Leavy saw problems with the analogy.

"First, gambling costs a person a lot of money and there is the problem of chasing debts—borrowing money, lying and stealing to get more. There is no such cost to Internet use, unless you go way beyond Internet use to look at on-line shopping and then you might as well look at shopping only.

"Second, most people with gambling problems experience a big win early in their gambling career and this high fosters a habit of wanting to get it back again. Gambling is, by its very nature, a risk-taking, arousing activity. I doubt that anyone can see a ‘big win,’ risk-taking and arousal as a central part of Internet use. So the comparisons are probably pretty lame."

The OWU student survey, in fact, differed from Greenfield’s survey by giving examples of illegal behavior online: copying software, fraud and theft.

"That may not have been a bad idea," Greenfield said. "We didn’t have actual examples directly applicable. We might want to add downloading child pornography and scanning copyrighted images, though that might be covered by fraud."

Greenfield has used one tool extensively against Internet addiction—the Internet itself. In addition to the study and articles, his own web site ( provides links to news items, psychological studies and an Internet addiction self-appraisal test. Another web site, the Center for Online Addiction (, even has a ‘virtual clinic’ where patients can receive Internet addiction counseling in a chat room—for $75 each 60-minute session.

Greenfield said Internet addiction is becoming more accepted by users.

"When I started it I got a lot of negative email—people thought I was crazy, or that it was blasphemous to say this about the net," he said. "Lately, I’m not getting that.
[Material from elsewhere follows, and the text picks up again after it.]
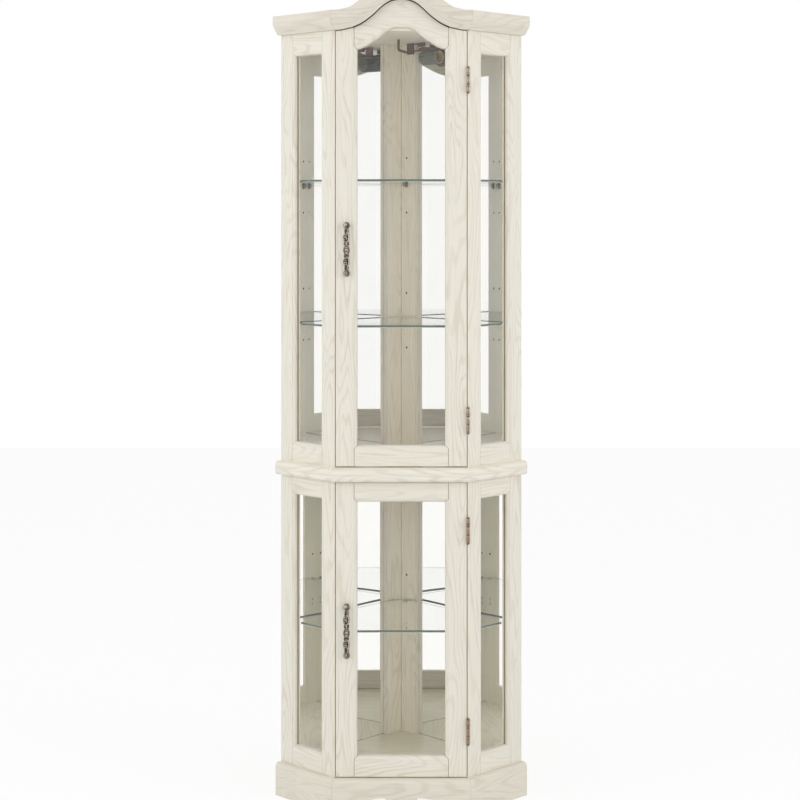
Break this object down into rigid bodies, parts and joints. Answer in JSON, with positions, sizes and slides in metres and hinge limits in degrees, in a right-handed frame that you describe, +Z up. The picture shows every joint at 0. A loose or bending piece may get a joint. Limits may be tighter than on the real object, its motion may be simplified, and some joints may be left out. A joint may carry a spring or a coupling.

I get the sense people now think the Internet’s not all good."

LaMar agreed.

"This is a critical aspect of technology that we need to consider," he said. "As the Internet continues to be pervasive in every aspect of our world, we have to make sure that we don't lose touch with our humanity."

Greenfield said even if Internet addiction isn’t scientifically proven, addressing it has helped some patients.

"Of course it’s reasonable to criticize the research," Greenfield said. "Obviously as a doctor and a scientist I have to walk a fine line between proof of something scientifically and its clinical usefulness.

"There is some risk that people will think they have a problem and really don’t, but it’s worth the risk. The pros far outweigh the negatives."

McDonald, however, is still skeptical.

"People spend a lot of time online. It doesn’t mean they’re addicted. When we first got the Internet I was on the computer every night after work for hours and hours. I just grew out of it. There’s so much stuff you can do that you have to see all of it, but eventually you calm down."